La patte de Jacques Audiard
« Jacques s’en est très bien sorti et sa manière a été d’être très précis sur la période dont il est question. Plutôt que de réécrire le mythe de l’ouest américain, il a intégré des détails très précis sur la vie quotidienne dans les années 1850 et c’est exactement pour cette raison que Jacques Audiard était un choix brillant. » explique John Reilly lors de l’entretien.
Tourné en Espagne, le film reste loin du western spaghetti type de Sergio Leone. Jacques Audiard dit justement s’être inspiré de films comme Little Big Man (1971) et La Nuit du Chasseur (1956) plutôt que des westerns classiques. À l’occasion de son huitième long métrage, il dirige pour la première fois un casting entièrement américain et le choix des acteurs s’avère payant. Menée par ses quatre principaux acteurs Joaquin Phoenix, John Reilly, Jake Gyllenhaal et Riz Ahmed, la trame prend tout son sens au travers des relations entre ces quatre personnages. Le rythme, qui d’ordinaire n’est pas le point fort du genre, est ici efficace et sert un scénario dynamique qui parvient à nous réserver des surprises. En effet, les enjeux changent progressivement au cours du film : les ennemis s’allient et les duos deviennent un quatuor surprenant.
Visuellement, Jacques Audiard expérimente et ça marche ! Les scènes de nuit offrent un plan d’ouverture mémorable où les tirs en pagaille prodiguent l’unique source de lumière.
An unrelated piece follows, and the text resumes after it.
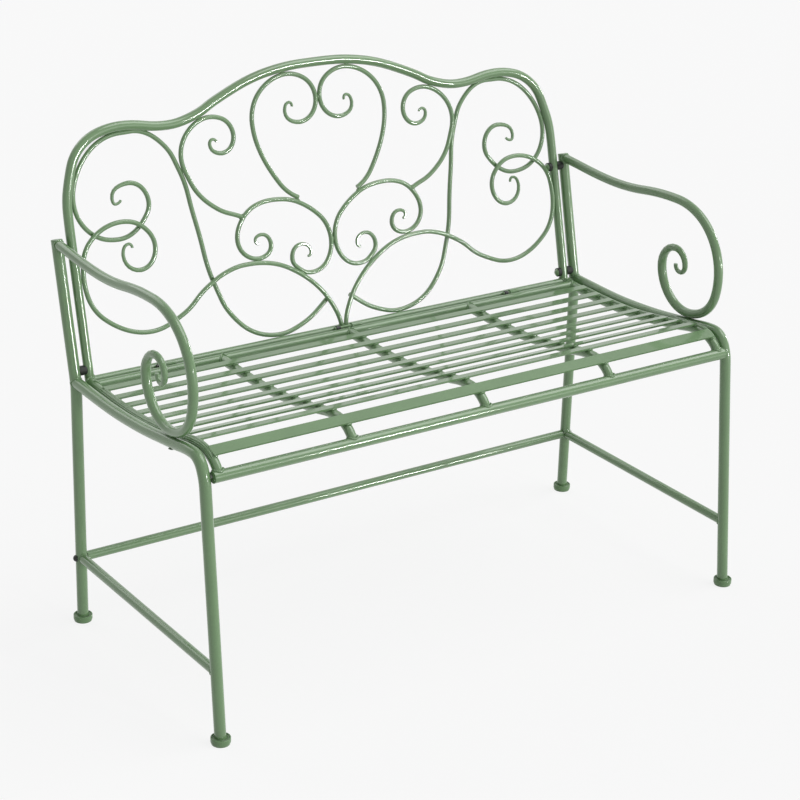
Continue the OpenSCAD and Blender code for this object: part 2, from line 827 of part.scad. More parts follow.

Les tons, un brin plus vifs que le terne propre au western type, subliment de nombreuses séquences aux plans ingénieux. Bien sûr, les scènes de chevauchée et de paysages devenues une signature du genre, n’en demeurent pas moins impressionnantes sur grand écran.
Autant de prouesses de la part du réalisateur, appuyé par une bande originale sobre et efficace composée par Alexandre Desplat qui défie là, avec réussite, l’exigence d’un fond sonore complaisant.
Présentés au festival de Deauville en septembre et forts du prix de la meilleure réalisation à Venise, les frères Sisters ont déjà leur public. Ce film rafraichissant et touchant retrace une histoire américaine selon un regard européen, l’équilibre parfait pour marquer le western du 21e siècle.